A revitalização também abrangeu o caminho de acesso, com um piso intertravado sustentável que cobre cerca de 9 mil metros quadrados na Estrada Municipal Francisco César Rosa, contribuindo para a acessibilidade dos que por ali passam. O pesquisador sugere que o entorno da ponte, com as ruínas das casas bandeiristas na Estância Lucinda, também deve ser preservado para a valorização total desse passado tão rico. “Essas antigas construções, hoje em ruínas, têm paredes de taipa de pilão e taipa de mão, técnicas construtivas históricas e resistentes que refletem a arquitetura do período. Acredito que o tombamento do local seria um passo importante para que a região possa continuar a contar essa história, prevenindo que suas características originais se percam”.

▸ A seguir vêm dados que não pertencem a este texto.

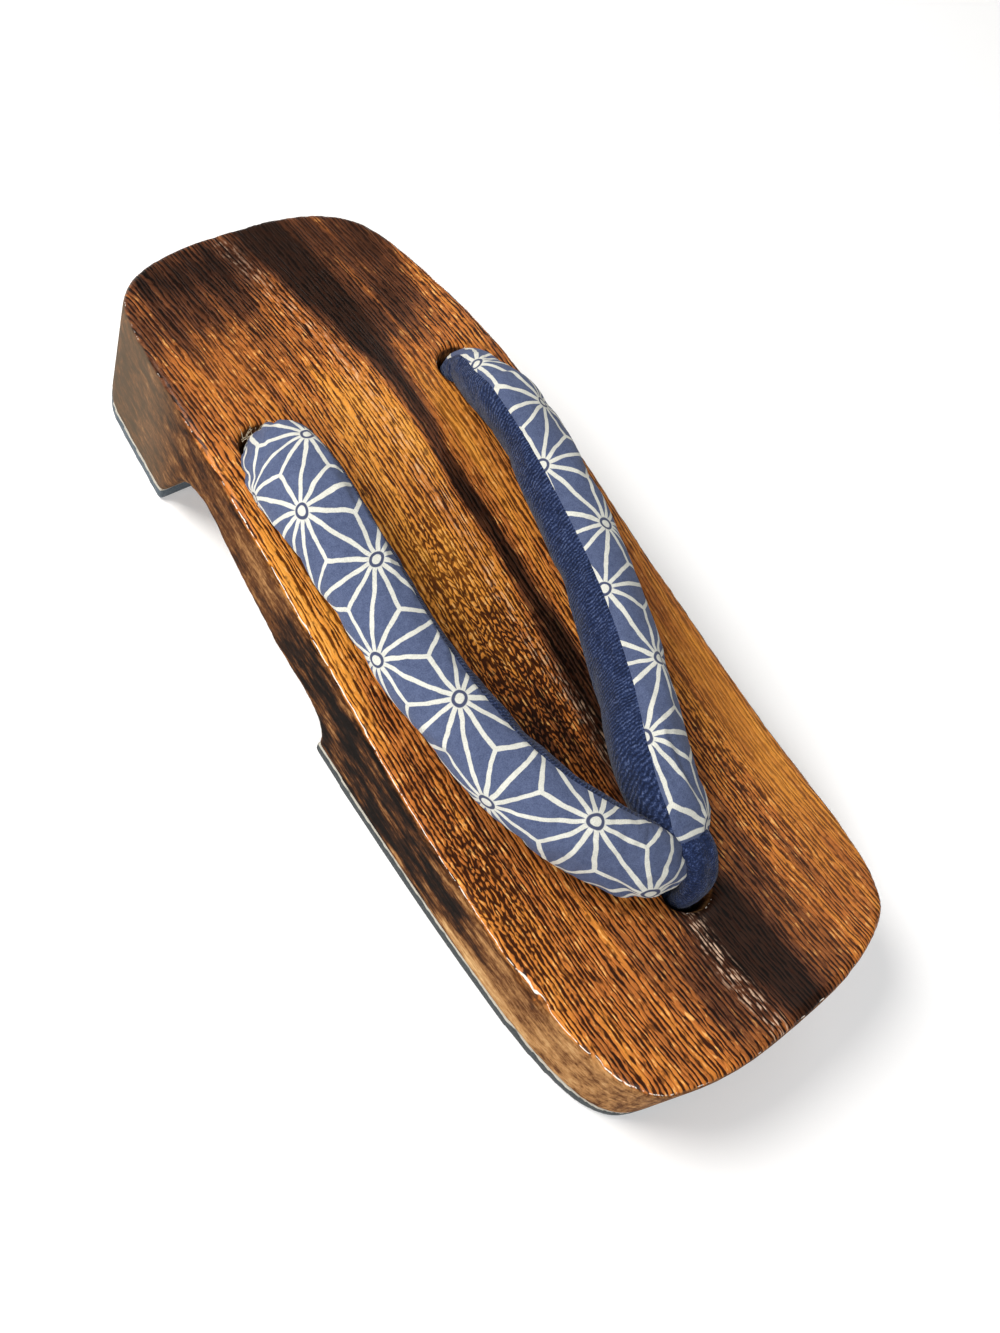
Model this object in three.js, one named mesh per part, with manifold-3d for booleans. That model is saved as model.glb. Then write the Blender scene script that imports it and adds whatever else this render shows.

Em sua visão, a conservação da ponte e das estruturas ao seu redor permite que Itapetininga mantenha uma conexão com seu passado, oferecendo às futuras gerações uma janela para o que foi a história econômica e social da cidade. “A preservação é crucial para que as pessoas vejam mais do que uma estrutura física: vejam um símbolo de resistência e um marco da cultura tropeira e bandeirante” conclui Chaves.
Reforma
No ano de 2014, o Correio havia noticiado que desde 2009, moradores da região estavam aflitos com o risco de desabamento da travessia. Após permanecer quase duas décadas fechada por conta da deterioração, a Ponte do Bairro do Porto foi reinaugurada no mês de junho de 2024, após três anos em obra, com um investimento de mais de R$ 2,6 milhões, vindos do Governo Estadual e Municipal.
Tombamento
Desde 2016, o Conselho de Defesa do Patrimônio Histórico Arqueológico, Artístico e Turístico (Condephaat) estuda o tombamento do conjunto formado pela ponte do Registro do Ouro e pelo Casarão do Porto.
Segundo o órgão, no ano de 2024, a ação está em fase de atualização de pesquisa para retornar ao conselho, que fará uma deliberação final pelo tombamento ou por seu arquivamento.